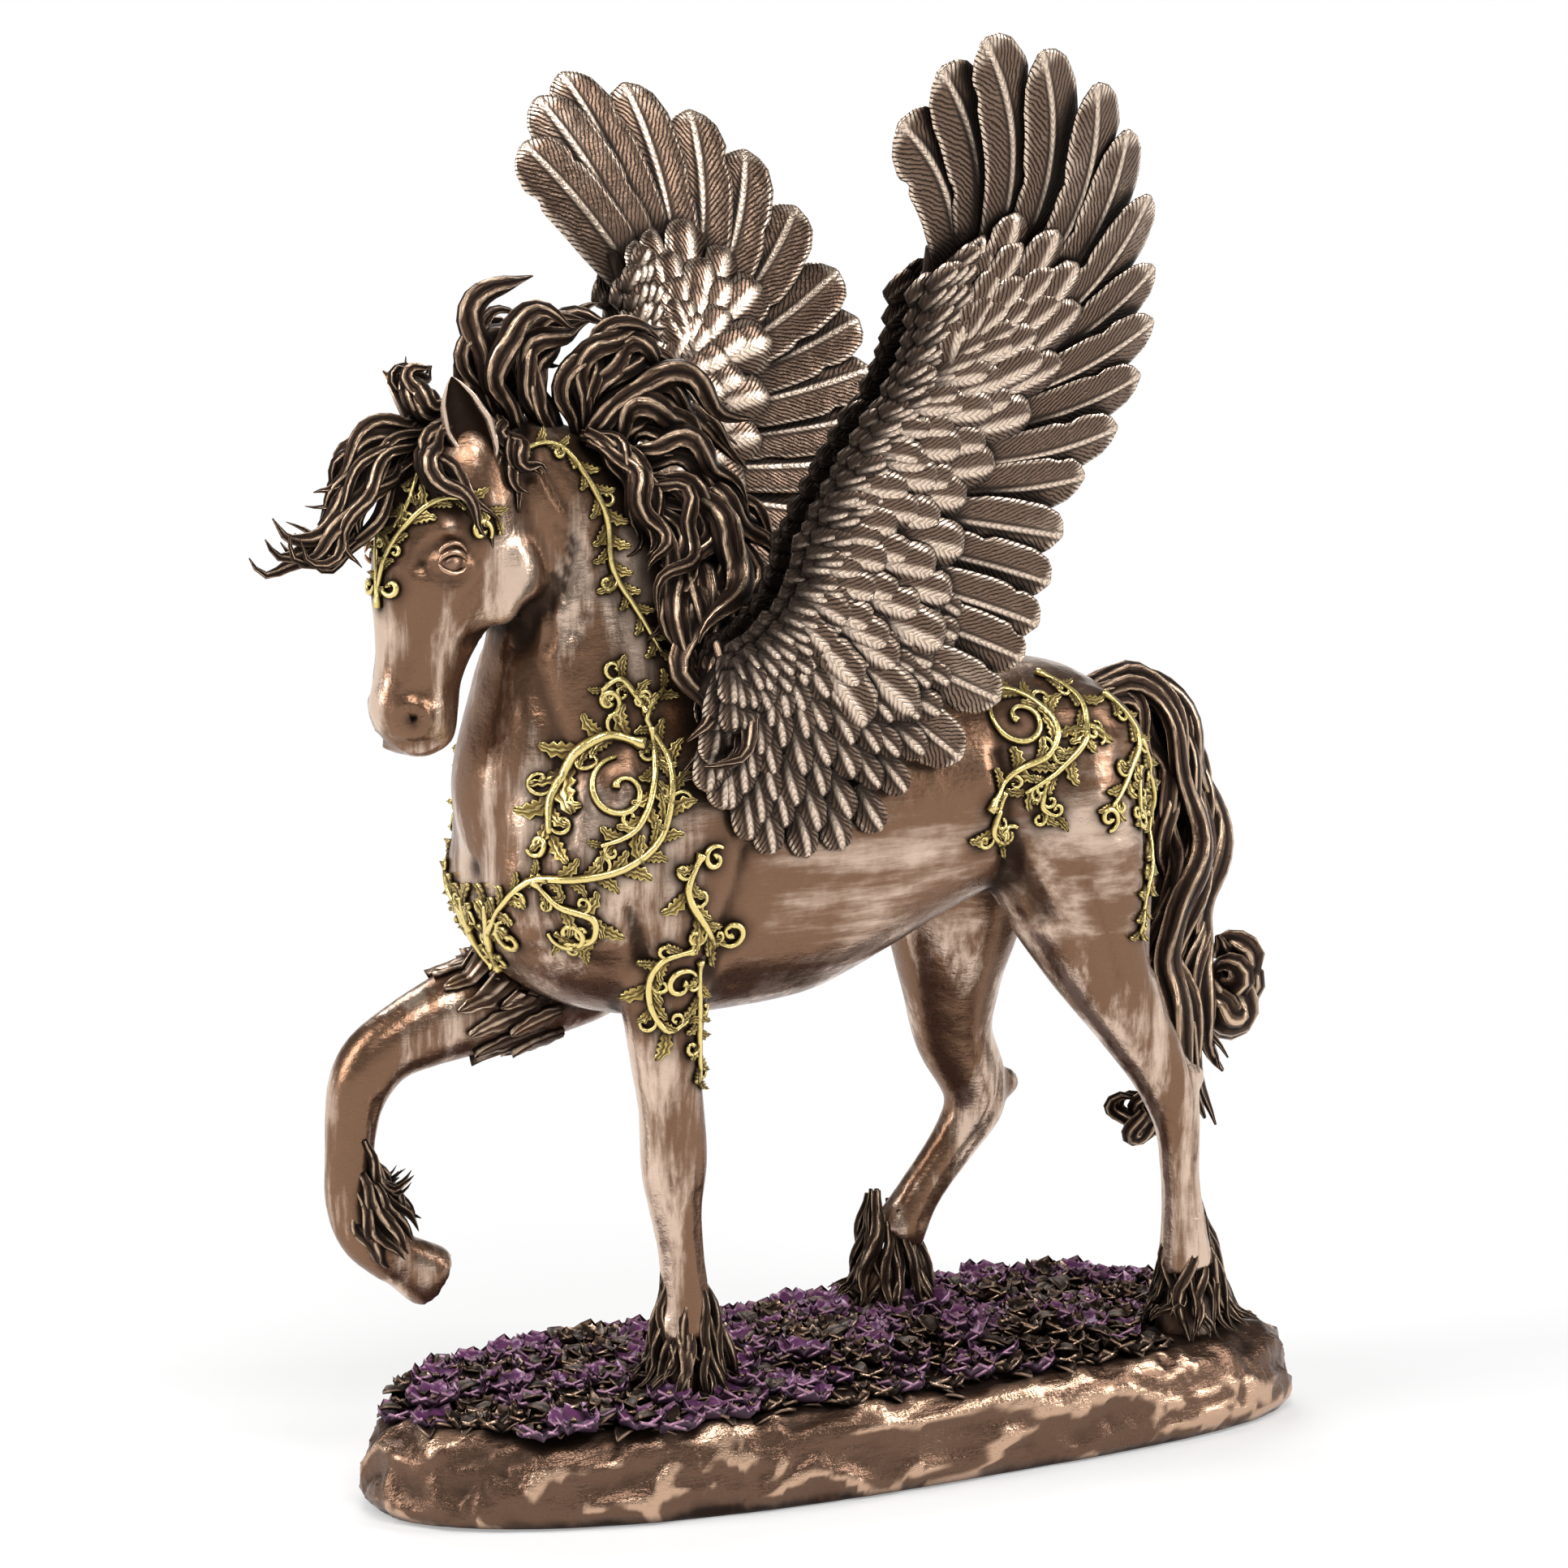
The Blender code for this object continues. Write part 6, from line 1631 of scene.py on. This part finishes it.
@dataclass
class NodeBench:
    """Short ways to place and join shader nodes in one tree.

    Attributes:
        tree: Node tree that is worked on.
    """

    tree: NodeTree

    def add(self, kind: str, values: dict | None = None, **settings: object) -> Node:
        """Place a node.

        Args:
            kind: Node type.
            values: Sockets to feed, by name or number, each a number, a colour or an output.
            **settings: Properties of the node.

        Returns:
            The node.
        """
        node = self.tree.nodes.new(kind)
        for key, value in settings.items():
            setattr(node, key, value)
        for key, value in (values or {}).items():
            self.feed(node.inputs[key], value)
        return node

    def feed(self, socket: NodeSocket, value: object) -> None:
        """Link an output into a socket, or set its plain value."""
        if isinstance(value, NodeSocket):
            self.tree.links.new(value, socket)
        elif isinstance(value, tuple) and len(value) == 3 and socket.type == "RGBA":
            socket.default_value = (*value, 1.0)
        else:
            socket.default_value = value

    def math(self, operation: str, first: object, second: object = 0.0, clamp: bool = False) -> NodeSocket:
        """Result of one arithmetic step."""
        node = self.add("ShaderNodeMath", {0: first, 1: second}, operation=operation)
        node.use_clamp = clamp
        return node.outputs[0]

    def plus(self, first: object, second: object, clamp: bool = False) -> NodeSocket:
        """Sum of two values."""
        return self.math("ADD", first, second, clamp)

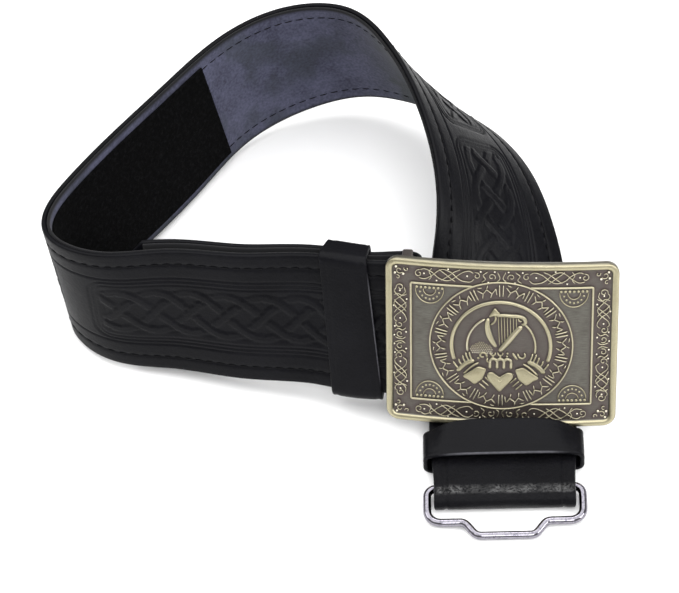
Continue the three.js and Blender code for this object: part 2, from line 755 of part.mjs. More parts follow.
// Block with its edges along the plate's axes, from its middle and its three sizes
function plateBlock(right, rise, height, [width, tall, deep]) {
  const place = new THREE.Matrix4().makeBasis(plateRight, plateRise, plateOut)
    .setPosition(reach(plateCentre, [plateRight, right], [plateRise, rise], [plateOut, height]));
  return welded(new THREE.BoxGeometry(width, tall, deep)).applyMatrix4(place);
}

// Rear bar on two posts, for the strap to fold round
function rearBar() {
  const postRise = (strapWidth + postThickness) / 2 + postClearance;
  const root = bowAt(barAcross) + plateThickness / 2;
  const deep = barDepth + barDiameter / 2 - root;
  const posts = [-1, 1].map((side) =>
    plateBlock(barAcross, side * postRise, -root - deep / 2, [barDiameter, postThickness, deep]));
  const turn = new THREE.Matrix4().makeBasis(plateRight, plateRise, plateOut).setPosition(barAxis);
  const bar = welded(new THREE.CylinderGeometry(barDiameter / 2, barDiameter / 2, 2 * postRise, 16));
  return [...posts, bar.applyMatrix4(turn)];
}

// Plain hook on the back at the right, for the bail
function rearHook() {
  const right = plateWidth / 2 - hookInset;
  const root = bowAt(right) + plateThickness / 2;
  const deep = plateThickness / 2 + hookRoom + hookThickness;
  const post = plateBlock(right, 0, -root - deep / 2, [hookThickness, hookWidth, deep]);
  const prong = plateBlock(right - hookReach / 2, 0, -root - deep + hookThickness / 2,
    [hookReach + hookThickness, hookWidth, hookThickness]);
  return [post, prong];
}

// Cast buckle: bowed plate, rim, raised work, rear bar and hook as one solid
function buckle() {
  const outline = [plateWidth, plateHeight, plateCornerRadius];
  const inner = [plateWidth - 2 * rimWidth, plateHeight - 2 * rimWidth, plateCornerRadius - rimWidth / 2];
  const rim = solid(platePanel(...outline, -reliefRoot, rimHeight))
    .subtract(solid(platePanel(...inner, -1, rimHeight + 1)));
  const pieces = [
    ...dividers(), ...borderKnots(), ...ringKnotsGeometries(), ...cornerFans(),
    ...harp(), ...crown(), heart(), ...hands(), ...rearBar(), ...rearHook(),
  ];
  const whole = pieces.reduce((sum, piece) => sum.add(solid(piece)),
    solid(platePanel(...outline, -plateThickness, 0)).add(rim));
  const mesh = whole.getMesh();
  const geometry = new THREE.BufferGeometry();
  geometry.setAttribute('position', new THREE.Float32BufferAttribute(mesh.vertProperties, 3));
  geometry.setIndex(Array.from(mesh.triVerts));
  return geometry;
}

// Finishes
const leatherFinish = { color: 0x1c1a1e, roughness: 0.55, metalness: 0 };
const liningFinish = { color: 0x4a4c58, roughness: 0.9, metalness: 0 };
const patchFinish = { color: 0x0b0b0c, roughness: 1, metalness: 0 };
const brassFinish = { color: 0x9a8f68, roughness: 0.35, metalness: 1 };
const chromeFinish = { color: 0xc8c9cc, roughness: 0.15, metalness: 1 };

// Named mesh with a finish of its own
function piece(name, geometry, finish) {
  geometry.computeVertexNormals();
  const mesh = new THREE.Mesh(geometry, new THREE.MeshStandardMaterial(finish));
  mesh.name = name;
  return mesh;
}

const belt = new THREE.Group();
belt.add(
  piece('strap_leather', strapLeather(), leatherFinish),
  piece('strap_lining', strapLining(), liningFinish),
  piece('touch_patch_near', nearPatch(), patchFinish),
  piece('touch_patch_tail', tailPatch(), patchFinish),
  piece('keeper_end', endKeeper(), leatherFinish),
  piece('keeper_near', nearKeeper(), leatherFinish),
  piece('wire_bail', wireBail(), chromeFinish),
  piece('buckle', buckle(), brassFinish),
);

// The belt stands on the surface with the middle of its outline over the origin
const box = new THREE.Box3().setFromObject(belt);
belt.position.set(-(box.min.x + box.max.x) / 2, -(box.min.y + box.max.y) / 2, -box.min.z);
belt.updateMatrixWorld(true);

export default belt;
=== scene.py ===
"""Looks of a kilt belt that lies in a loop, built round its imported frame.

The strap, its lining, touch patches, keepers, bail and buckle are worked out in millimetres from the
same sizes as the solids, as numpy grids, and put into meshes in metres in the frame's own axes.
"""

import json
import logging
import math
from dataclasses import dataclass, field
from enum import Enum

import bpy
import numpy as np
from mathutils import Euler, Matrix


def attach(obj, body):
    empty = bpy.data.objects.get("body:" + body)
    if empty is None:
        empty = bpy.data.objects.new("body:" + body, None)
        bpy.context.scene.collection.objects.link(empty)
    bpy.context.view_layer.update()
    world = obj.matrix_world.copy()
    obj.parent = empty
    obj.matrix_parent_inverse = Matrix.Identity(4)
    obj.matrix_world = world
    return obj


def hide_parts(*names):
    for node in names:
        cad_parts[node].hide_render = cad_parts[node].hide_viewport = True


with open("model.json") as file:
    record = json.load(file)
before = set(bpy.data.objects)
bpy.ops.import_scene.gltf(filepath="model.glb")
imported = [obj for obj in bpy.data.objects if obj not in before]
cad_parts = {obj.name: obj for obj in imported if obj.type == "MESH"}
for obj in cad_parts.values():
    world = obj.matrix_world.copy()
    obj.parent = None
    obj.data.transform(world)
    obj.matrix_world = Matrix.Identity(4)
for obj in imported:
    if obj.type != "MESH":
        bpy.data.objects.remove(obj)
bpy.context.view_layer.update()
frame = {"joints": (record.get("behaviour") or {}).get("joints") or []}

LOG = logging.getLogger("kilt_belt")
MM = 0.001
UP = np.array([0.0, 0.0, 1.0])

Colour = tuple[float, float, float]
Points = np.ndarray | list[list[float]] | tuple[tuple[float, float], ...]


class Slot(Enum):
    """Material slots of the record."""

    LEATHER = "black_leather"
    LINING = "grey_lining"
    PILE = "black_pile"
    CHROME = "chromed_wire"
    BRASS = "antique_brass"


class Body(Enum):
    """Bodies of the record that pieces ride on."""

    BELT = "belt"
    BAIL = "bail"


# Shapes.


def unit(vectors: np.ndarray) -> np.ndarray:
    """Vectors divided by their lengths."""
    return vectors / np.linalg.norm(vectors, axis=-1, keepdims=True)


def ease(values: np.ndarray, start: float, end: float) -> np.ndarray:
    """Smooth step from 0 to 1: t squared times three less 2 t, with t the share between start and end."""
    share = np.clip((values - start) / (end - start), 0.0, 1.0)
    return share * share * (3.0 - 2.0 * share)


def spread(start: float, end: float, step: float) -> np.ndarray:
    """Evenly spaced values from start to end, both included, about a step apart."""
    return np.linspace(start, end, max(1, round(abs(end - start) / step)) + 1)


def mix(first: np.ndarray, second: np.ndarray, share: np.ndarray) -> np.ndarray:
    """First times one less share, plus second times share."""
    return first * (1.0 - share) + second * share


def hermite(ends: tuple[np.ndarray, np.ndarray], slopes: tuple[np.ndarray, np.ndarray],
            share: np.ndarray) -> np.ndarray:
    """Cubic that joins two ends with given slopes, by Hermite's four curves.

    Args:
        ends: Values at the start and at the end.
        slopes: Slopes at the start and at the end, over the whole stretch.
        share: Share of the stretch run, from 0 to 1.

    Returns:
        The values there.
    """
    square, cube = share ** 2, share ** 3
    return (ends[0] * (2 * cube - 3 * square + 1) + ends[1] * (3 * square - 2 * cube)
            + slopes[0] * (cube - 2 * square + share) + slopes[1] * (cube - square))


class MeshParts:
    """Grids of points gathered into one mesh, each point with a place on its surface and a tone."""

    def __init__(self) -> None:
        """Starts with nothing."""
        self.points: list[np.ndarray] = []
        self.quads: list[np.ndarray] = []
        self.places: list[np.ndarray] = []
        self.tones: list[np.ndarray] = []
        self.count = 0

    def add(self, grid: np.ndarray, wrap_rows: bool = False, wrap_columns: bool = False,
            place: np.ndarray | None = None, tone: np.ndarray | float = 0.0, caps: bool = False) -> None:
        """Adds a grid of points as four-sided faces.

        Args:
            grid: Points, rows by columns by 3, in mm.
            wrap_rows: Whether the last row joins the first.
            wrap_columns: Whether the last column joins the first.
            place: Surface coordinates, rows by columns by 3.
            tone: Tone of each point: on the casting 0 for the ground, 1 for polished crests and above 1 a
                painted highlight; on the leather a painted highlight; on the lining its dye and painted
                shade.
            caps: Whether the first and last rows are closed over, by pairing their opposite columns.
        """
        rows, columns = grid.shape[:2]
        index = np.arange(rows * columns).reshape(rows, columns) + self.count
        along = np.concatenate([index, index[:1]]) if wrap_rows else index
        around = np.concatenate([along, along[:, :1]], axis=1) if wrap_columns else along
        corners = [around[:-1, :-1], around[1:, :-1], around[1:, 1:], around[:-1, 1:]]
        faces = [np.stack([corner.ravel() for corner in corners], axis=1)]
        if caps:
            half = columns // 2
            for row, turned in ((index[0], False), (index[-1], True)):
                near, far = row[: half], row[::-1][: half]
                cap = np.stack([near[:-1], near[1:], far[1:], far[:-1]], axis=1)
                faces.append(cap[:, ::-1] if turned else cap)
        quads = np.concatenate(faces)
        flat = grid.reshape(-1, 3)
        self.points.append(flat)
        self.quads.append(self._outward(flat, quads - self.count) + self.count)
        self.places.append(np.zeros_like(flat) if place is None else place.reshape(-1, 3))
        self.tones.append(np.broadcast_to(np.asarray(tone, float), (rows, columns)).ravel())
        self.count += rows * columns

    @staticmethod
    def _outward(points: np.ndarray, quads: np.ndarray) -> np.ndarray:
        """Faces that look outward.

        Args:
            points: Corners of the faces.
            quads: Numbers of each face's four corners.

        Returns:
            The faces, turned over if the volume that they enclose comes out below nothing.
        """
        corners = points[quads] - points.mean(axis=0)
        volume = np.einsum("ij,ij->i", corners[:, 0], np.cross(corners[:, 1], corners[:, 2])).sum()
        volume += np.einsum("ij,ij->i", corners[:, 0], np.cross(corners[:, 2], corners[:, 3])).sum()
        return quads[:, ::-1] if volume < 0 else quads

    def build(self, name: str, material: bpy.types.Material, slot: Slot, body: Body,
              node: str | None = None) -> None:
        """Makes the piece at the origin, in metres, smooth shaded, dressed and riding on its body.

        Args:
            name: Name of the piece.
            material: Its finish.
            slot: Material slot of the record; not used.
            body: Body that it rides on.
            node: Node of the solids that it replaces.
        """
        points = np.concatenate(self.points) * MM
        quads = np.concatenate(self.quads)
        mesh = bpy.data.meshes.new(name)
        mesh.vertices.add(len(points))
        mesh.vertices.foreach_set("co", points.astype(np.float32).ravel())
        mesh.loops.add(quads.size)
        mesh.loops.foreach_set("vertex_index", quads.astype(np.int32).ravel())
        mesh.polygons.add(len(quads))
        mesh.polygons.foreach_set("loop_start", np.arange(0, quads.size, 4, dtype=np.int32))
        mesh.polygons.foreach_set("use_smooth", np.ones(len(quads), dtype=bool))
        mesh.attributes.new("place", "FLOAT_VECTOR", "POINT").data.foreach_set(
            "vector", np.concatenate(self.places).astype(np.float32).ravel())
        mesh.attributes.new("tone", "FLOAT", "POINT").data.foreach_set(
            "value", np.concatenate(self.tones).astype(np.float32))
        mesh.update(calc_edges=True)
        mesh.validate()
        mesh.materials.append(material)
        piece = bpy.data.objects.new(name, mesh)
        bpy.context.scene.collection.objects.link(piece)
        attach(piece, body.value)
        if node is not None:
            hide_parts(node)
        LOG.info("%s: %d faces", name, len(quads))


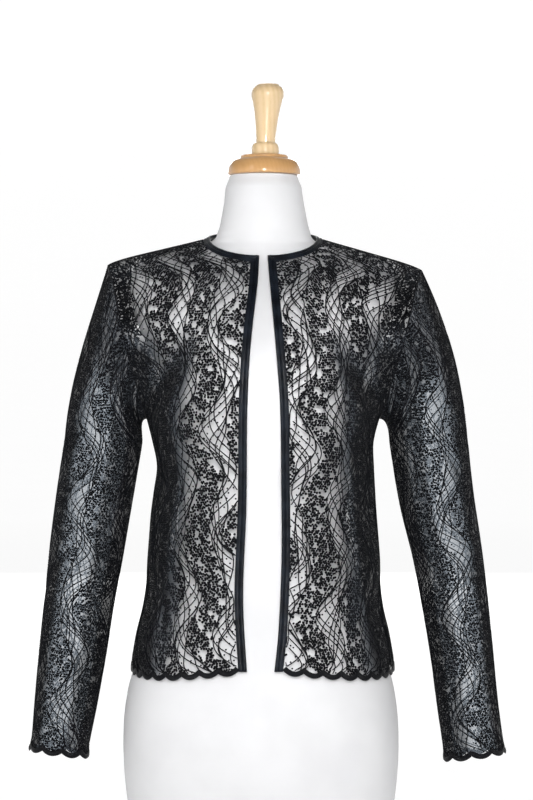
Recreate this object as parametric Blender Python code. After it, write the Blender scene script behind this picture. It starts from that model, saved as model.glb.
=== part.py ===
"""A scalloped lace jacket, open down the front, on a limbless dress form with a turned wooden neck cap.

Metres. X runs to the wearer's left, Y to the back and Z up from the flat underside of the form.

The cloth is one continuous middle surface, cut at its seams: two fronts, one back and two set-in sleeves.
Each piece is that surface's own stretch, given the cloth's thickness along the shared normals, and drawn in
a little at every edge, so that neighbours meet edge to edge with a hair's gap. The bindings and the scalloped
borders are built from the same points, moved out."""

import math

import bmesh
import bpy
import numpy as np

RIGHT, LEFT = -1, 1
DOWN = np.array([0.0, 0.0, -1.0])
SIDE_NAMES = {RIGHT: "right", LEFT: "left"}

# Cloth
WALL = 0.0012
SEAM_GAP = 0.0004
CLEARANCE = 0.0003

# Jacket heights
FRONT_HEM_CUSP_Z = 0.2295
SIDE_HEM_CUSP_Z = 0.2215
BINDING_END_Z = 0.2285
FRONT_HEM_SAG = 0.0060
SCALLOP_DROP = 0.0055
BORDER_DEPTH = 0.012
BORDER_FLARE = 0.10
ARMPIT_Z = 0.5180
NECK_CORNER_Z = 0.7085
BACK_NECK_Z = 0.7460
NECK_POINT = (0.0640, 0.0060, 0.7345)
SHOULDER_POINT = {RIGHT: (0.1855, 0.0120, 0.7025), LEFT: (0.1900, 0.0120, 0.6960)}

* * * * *

Direction:
Every line from the one containing "over the origin" through the one containing "before = set(bpy.data.objects)" is to be given again exactly, both ends included, and no line outside that range.

Result of the exercise:
// The belt stands on the surface with the middle of its outline over the origin
const box = new THREE.Box3().setFromObject(belt);
belt.position.set(-(box.min.x + box.max.x) / 2, -(box.min.y + box.max.y) / 2, -box.min.z);
belt.updateMatrixWorld(true);

export default belt;
=== scene.py ===
"""Looks of a kilt belt that lies in a loop, built round its imported frame.

The strap, its lining, touch patches, keepers, bail and buckle are worked out in millimetres from the
same sizes as the solids, as numpy grids, and put into meshes in metres in the frame's own axes.
"""

import json
import logging
import math
from dataclasses import dataclass, field
from enum import Enum

import bpy
import numpy as np
from mathutils import Euler, Matrix


def attach(obj, body):
    empty = bpy.data.objects.get("body:" + body)
    if empty is None:
        empty = bpy.data.objects.new("body:" + body, None)
        bpy.context.scene.collection.objects.link(empty)
    bpy.context.view_layer.update()
    world = obj.matrix_world.copy()
    obj.parent = empty
    obj.matrix_parent_inverse = Matrix.Identity(4)
    obj.matrix_world = world
    return obj


def hide_parts(*names):
    for node in names:
        cad_parts[node].hide_render = cad_parts[node].hide_viewport = True


with open("model.json") as file:
    record = json.load(file)
before = set(bpy.data.objects)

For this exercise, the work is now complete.